**What you have to do:** Reproduce only this span: the line containing "Recreate this object", the line containing "bread maker, millimetres.", and every line between them, all exactly as given.

(Modeling code records)
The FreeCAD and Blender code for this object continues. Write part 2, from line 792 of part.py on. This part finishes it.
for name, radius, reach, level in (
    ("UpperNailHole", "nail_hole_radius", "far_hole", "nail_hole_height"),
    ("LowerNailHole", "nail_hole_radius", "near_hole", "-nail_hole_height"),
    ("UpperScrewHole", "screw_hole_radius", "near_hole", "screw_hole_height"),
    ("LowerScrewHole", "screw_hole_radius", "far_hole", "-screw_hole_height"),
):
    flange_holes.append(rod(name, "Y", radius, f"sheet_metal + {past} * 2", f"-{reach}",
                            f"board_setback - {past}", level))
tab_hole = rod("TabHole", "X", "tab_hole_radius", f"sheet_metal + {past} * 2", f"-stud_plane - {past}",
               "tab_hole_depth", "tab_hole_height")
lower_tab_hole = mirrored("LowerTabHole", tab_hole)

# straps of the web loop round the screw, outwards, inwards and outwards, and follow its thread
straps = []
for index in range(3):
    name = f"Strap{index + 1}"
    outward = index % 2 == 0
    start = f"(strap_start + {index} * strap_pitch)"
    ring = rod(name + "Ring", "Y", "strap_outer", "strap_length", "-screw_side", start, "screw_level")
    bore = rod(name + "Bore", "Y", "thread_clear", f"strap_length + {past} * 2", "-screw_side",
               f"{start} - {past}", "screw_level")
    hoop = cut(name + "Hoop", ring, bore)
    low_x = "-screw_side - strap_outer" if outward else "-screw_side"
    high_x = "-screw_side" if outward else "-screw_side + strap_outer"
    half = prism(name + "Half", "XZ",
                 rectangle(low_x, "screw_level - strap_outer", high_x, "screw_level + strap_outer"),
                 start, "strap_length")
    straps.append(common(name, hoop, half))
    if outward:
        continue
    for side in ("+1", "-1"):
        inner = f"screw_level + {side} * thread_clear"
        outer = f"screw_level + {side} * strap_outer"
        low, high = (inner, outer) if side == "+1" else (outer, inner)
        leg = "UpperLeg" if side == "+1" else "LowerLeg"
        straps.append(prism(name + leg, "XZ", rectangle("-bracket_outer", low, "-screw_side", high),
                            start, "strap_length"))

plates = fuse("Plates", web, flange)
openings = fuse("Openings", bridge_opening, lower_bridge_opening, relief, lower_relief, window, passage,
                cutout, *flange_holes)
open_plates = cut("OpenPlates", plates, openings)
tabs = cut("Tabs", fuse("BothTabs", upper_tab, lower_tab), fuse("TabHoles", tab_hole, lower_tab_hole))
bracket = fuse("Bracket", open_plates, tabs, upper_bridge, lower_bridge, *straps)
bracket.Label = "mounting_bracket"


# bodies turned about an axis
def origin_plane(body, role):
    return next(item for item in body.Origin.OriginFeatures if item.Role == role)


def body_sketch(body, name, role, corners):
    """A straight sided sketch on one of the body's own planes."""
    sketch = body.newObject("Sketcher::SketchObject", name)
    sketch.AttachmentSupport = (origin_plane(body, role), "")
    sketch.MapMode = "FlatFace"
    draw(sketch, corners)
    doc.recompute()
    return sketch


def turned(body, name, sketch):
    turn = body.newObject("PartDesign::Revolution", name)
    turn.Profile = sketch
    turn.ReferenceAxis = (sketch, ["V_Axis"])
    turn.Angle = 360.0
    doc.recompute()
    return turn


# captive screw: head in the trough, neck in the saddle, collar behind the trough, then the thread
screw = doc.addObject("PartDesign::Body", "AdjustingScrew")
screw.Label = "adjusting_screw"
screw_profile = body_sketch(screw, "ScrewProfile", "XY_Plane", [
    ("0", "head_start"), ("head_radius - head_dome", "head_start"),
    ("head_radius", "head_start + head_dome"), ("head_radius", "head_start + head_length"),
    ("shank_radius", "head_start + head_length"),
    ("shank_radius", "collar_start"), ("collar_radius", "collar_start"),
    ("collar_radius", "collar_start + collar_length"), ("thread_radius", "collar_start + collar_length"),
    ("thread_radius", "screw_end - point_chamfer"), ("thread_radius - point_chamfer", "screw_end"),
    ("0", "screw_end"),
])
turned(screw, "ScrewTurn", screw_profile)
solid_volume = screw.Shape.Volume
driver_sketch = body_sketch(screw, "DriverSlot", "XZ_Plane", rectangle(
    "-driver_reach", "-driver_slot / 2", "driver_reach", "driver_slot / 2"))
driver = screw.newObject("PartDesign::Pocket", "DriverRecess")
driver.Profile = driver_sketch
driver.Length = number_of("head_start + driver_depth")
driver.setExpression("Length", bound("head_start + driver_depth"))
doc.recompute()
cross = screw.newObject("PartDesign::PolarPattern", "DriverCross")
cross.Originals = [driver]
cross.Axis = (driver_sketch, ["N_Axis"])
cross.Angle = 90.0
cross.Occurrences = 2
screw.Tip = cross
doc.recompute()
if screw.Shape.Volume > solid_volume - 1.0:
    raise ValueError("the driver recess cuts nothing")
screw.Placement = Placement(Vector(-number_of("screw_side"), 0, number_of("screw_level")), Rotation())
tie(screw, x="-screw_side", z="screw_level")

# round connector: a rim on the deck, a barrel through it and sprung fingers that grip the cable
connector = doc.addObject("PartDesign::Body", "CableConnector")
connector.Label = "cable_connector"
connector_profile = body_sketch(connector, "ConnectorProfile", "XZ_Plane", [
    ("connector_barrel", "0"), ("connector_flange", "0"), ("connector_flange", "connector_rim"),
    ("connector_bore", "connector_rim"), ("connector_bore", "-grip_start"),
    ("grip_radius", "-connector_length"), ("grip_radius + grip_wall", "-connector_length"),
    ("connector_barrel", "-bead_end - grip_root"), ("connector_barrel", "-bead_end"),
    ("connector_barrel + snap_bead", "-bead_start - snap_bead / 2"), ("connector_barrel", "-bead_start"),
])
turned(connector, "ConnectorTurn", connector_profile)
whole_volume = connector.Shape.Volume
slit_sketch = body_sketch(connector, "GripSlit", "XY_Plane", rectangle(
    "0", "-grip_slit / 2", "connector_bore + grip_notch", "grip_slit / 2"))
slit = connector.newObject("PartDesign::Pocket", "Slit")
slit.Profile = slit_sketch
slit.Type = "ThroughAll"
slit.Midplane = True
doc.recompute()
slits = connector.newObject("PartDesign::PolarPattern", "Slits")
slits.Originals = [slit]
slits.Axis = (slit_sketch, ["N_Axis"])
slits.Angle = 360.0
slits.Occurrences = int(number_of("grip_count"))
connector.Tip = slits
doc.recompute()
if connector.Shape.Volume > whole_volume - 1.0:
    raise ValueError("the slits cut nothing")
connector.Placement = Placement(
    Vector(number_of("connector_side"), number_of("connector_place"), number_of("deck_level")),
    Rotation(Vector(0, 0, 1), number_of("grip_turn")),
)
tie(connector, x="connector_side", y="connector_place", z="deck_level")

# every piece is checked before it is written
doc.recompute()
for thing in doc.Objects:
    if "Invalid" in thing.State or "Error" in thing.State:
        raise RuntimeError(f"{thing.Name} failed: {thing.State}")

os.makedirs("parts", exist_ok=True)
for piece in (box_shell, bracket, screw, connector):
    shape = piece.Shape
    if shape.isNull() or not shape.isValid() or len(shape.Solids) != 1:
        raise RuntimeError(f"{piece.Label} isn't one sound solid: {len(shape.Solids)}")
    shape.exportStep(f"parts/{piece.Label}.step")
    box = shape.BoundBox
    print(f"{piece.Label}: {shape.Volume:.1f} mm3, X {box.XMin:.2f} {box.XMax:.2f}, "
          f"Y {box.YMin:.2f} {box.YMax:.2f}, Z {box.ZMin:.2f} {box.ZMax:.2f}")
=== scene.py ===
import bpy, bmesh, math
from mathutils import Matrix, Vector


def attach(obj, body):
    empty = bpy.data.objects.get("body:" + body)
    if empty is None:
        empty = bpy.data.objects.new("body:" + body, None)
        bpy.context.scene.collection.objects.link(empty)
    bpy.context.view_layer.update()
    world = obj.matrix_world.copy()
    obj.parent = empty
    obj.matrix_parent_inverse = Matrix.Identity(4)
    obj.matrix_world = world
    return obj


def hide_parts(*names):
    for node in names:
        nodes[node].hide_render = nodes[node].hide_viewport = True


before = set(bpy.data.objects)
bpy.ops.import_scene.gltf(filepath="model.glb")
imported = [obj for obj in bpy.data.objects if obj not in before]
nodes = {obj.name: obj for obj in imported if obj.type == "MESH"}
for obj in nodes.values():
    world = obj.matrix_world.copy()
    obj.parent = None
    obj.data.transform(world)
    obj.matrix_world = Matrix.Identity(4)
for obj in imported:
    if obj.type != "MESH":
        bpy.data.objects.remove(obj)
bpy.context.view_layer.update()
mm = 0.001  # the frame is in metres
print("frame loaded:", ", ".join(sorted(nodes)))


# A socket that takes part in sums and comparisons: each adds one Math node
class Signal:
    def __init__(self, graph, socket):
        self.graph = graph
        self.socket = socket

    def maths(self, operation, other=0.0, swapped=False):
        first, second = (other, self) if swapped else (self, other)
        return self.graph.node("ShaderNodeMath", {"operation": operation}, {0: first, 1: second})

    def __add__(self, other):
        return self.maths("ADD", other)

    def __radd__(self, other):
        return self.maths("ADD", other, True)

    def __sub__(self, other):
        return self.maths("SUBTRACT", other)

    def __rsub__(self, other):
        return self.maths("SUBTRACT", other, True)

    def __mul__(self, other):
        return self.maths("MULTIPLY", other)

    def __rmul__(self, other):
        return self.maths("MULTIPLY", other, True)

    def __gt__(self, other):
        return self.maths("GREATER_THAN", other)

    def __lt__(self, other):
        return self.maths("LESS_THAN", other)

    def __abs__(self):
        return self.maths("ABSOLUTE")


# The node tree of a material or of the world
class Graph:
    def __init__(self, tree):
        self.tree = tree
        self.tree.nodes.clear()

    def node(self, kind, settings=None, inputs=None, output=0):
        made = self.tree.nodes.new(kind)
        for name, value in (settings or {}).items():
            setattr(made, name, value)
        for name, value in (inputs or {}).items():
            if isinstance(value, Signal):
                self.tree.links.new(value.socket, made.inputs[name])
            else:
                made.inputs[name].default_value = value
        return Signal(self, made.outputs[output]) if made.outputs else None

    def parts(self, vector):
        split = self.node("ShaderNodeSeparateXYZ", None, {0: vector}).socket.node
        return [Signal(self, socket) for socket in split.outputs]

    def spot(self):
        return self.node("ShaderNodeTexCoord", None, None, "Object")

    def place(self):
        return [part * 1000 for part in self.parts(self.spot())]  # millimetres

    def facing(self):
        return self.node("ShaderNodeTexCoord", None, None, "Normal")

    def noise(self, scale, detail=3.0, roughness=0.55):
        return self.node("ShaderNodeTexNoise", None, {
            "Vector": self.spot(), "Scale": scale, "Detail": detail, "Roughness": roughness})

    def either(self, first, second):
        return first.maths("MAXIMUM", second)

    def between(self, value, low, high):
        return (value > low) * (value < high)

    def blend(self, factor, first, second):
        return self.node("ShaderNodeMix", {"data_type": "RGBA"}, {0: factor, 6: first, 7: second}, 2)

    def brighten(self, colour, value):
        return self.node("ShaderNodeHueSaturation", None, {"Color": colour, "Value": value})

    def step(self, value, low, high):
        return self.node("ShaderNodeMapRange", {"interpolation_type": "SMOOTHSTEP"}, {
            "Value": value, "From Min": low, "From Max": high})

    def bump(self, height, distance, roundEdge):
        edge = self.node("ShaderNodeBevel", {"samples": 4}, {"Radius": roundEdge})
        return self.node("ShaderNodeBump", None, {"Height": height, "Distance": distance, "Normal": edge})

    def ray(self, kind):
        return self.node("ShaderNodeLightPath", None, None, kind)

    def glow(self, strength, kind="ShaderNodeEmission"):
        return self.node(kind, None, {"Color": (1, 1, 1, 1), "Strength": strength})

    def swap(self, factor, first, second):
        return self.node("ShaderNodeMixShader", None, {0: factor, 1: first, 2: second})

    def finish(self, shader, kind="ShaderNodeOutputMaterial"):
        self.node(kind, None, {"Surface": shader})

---

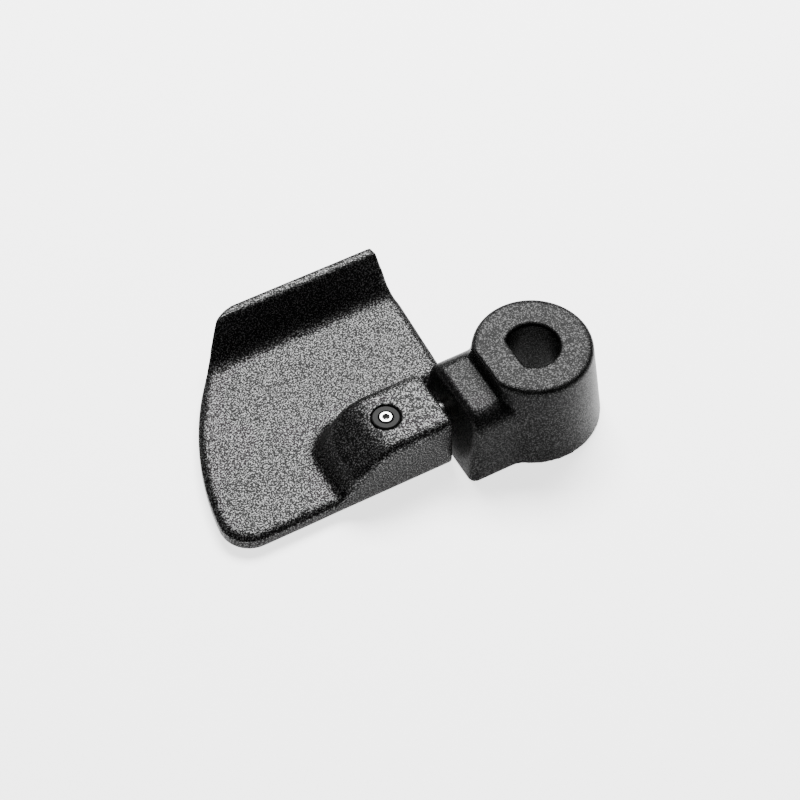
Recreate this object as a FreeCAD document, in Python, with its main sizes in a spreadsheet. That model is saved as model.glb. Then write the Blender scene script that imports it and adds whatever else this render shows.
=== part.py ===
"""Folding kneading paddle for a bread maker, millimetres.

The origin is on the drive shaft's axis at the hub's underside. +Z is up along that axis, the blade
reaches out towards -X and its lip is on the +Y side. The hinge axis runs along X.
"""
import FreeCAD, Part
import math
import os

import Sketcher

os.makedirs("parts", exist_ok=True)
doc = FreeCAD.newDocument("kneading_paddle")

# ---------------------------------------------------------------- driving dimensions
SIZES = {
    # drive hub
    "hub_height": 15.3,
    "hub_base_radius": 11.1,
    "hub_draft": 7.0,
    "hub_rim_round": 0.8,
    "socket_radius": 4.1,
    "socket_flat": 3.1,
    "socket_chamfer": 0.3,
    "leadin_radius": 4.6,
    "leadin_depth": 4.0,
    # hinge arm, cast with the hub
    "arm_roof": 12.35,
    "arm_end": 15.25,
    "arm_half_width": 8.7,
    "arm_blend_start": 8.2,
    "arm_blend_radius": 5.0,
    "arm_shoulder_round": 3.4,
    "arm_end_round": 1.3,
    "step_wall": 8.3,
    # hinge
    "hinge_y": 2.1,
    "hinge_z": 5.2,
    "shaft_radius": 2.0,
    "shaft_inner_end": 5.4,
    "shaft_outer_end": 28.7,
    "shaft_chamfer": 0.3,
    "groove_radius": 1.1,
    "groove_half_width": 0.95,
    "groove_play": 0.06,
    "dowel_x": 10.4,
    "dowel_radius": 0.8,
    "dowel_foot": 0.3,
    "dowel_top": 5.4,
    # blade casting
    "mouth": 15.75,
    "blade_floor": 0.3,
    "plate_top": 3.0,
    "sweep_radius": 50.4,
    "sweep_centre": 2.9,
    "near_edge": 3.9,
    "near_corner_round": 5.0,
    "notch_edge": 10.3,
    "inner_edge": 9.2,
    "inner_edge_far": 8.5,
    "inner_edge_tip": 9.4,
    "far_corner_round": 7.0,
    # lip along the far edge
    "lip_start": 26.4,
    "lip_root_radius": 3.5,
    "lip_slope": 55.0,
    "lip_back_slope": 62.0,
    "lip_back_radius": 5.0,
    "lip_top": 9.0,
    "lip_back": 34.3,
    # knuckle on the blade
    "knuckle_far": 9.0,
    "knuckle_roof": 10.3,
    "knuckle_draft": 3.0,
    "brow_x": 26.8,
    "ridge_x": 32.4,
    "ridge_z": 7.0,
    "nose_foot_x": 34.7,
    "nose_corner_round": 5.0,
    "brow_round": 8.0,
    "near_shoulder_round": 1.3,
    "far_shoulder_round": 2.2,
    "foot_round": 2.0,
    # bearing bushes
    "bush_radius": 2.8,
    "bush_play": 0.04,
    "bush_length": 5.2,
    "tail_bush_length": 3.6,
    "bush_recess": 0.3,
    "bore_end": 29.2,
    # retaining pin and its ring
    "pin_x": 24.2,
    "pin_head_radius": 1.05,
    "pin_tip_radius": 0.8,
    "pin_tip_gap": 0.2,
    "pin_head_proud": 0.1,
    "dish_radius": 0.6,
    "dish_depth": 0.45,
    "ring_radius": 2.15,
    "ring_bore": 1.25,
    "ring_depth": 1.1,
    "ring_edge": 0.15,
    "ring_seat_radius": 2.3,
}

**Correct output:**
Recreate this object as a FreeCAD document, in Python, with its main sizes in a spreadsheet. That model is saved as model.glb. Then write the Blender scene script that imports it and adds whatever else this render shows.
=== part.py ===
"""Folding kneading paddle for a bread maker, millimetres.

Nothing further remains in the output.